A new flow-type cell by the application of magnetic microfluidic chip

Abstract

Using a magnetically formed channel called a magnetic channel, a new flow-type cell is proposed. The magnetic channel consists of magnetic walls that are formed by heterogeneous distributions of magnetic flux density around a ferromagnetic track under a magnetic field. The magnetic wall separates the paramagnetic oxidant solution from the diamagnetic reductant solution at a liquid–liquid interface without any solid membranes. In the magnetic channel formed on the cathode, the oxidant solution flows in a quasi-frictionless mode. The anode is placed in the reductant solution surrounding the magnetic channel.

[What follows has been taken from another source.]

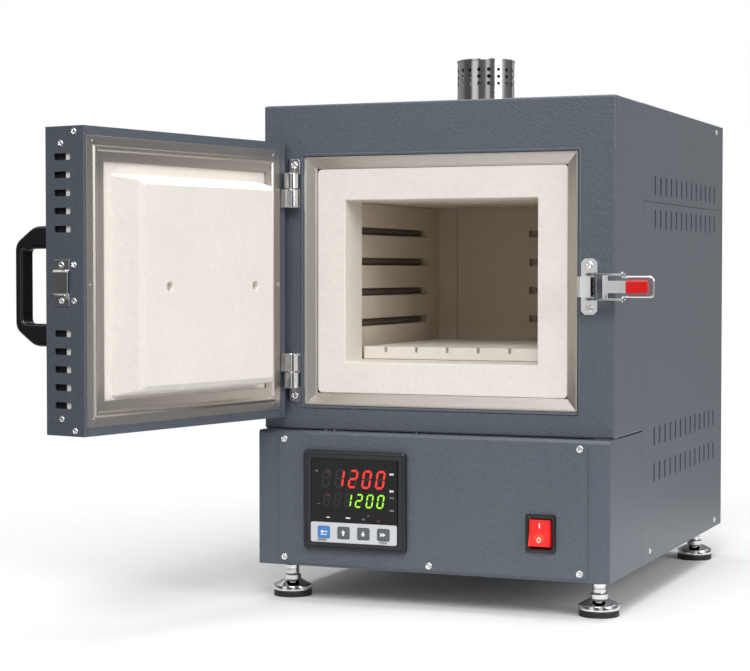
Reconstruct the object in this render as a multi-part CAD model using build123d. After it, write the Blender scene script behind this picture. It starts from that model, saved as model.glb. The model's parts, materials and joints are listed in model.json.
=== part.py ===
from build123d import *
import math
import os

# A bench-top muffle furnace: a sheet-steel cabinet on four levelling feet, a ceramic
# chamber behind a side-hinged door, and a control box below with a temperature
# controller and a lighted rocker switch. All sizes are millimetres.
# While it is modelled, X = 0 is the middle of the cabinet, Y = 0 the face of the upper
# front panel with +Y towards the back, and Z = 0 the floor. At the end the whole part
# moves so that its origin is the middle of its footprint. The door is drawn shut and
# then swung open about its hinge pins, which is how the furnace stands when loaded.

# Cabinet
CABINET_WIDTH = 356.0
CABINET_DEPTH = 459.0
CABINET_HEIGHT = 449.4
FOOT_HEIGHT = 35.6
CONTROL_HEIGHT = 131.6
CONTROL_PROUD = 14.5
CONTROL_BEVEL = 3.0
SHEET = 1.5
BEND_RADIUS = 2.0
SEAM = 0.4
FIT = 0.3
FRONT_WRAP = 102.0
COVER_SKIRT = 94.2
POST_SIZE = 18.0
BASE_SHEET = 2.0

# Louvres in the sides, measured from the underside of the cabinet
LOUVRE_COUNT = 13
LOUVRE_PITCH = 22.3
LOUVRE_FIRST = 149.0
LOUVRE_WIDTH = 5.6
LOUVRE_LENGTH = 19.5
COVER_LOUVRE_ROW = 371.4
PANEL_LOUVRE_ROWS = (87.4, 123.6, 338.4)
REAR_LOUVRE_COUNT = 7
REAR_LOUVRE_ROWS = (330.0, 360.0)

# Front opening, its steel trim and the ceramic collar in it
FRONT_BAND_LEFT = 42.3
FRONT_BAND_RIGHT = 35.3
FRONT_BAND_TOP = 50.6
FRONT_BAND_BOTTOM = 24.4
OPENING_X = (FRONT_BAND_LEFT - FRONT_BAND_RIGHT) / 2
TRIM_WIDTH = CABINET_WIDTH - FRONT_BAND_LEFT - FRONT_BAND_RIGHT
TRIM_HEIGHT = CABINET_HEIGHT - CONTROL_HEIGHT - FRONT_BAND_TOP - FRONT_BAND_BOTTOM
OPENING_Z = FOOT_HEIGHT + CONTROL_HEIGHT + FRONT_BAND_BOTTOM + TRIM_HEIGHT / 2
TRIM_FACE = 12.1
TRIM_SHEET = 1.2
TRIM_LIP = 1.6
TRIM_FLANGE = 4.0
RIDGE_WIDTH = 3.0
RIDGE_HEIGHT = 1.2
COLLAR_WIDTH = TRIM_WIDTH - 2 * TRIM_FACE
COLLAR_HEIGHT = TRIM_HEIGHT - 2 * TRIM_FACE
COLLAR_BAND_SIDE = 29.2
COLLAR_BAND_END = 30.6
COLLAR_FACE = 6.5
COLLAR_BACK = 50.0
COLLAR_RADIUS = 4.0
MOUTH_WIDTH = COLLAR_WIDTH - 2 * COLLAR_BAND_SIDE
MOUTH_HEIGHT = COLLAR_HEIGHT - 2 * COLLAR_BAND_END
MOUTH_BEVEL = 1.0

# Heated chamber
CHAMBER_SETBACK = 10.6
CHAMBER_WIDTH = MOUTH_WIDTH + 2 * CHAMBER_SETBACK
CHAMBER_DEPTH = 248.6
CHAMBER_RISE = 1.0
BOARD = 30.0
FIBRE_SIDE = 13.5
FIBRE_BELOW = 17.3
FIBRE_ABOVE = 16.3
LINING_FRONT = 8.0
FIBRE_BACK = 37.4
CASING_SHEET = 1.2
GROOVE_HEIGHT = 7.6
GROOVE_DEPTH = 9.0
GROOVE_PITCH = 30.9
GROOVE_COUNT = 4
GROOVE_ABOVE_FLOOR = 35.4
GROOVE_END_MARGIN = 35.0
COIL_RADIUS = 3.2
COIL_END_GAP = 13.0
REAR_GROOVE_START = -3.5
BACK_JOINT = 21.0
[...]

Such a geometrical configuration between the oxidant and reductant solutions is interchangeable depending on the magnetism of the solutions. To examine this concept, a Daniel cell system was adopted, where the copper ion in copper sulfate solution is employed as the oxidant and the zinc atom of zinc electrode as the reductant. The copper ion is paramagnetic, so that 1 mol dm−3 copper sulfate solution is injected into the magnetic channel formed on the copper cathode. Zinc sulfate solution (1 mol dm−3; diamagnetic) together with the zinc anode are placed surrounding the magnetic channel. The performance of this flow-type battery was examined up to a current density of 22 mA cm−2.